There’s something important there, and not just for filmmakers. The same kind of collaborative model could work well in any creative industry, not least fashion and beauty. Use AI to build the bones of a lookbook or concept shoot, and use humans to guide the tone, lend voice, and most importantly shape the identity. Not everything needs to be real, but it does need to be honest about what went into it. Audiences can live with fiction, what we’re all collectively tired of, is being misled. 

We made a similar point earlier this year when we wrote about AI photoshoots and what they mean for the professionals who usually sit just-off camera – the stylist casting directors, lighting technicians, and all the other quiet operators who bring coherence to fashion image-making. That piece argued that displacement isn’t inevitable. What’s needed is a redefinition of how creative work is credited and used when it intersects with generative systems, that argument still holds. Echo Hunter just gives it a cleaner visual reference. 
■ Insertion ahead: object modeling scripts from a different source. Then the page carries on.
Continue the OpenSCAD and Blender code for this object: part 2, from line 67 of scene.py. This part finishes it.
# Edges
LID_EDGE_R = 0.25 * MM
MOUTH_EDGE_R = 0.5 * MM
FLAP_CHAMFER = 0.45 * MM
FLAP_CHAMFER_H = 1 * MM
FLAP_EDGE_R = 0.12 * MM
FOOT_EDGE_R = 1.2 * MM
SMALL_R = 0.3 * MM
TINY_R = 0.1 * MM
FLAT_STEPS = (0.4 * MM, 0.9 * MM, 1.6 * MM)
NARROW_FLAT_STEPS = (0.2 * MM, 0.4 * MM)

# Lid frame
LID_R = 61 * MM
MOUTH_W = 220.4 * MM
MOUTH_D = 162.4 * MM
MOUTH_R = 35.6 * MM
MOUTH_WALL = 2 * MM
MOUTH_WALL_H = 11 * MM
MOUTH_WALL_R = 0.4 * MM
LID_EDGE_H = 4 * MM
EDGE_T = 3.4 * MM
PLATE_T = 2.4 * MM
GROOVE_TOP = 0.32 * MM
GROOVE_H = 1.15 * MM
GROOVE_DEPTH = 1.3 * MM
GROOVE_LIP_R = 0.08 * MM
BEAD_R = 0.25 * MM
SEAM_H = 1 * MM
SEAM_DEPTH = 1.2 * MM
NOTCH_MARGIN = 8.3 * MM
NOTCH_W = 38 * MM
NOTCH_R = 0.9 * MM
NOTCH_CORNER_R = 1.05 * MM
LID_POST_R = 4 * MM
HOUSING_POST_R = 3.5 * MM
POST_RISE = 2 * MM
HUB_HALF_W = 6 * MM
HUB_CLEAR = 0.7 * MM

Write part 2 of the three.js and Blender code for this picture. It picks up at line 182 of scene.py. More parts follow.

All these visual tools and the work they make possible are not happening somewhere in the future, they’re already functioning, and in some cases, surprisingly well. But whether they spark a new chapter in visual production will depend less on the tech itself, and more on how it’s adopted. The next leap isn’t just technical. It’s cultural. The real question now is: who picks them up, how they’re used, and how far they’re allowed to go.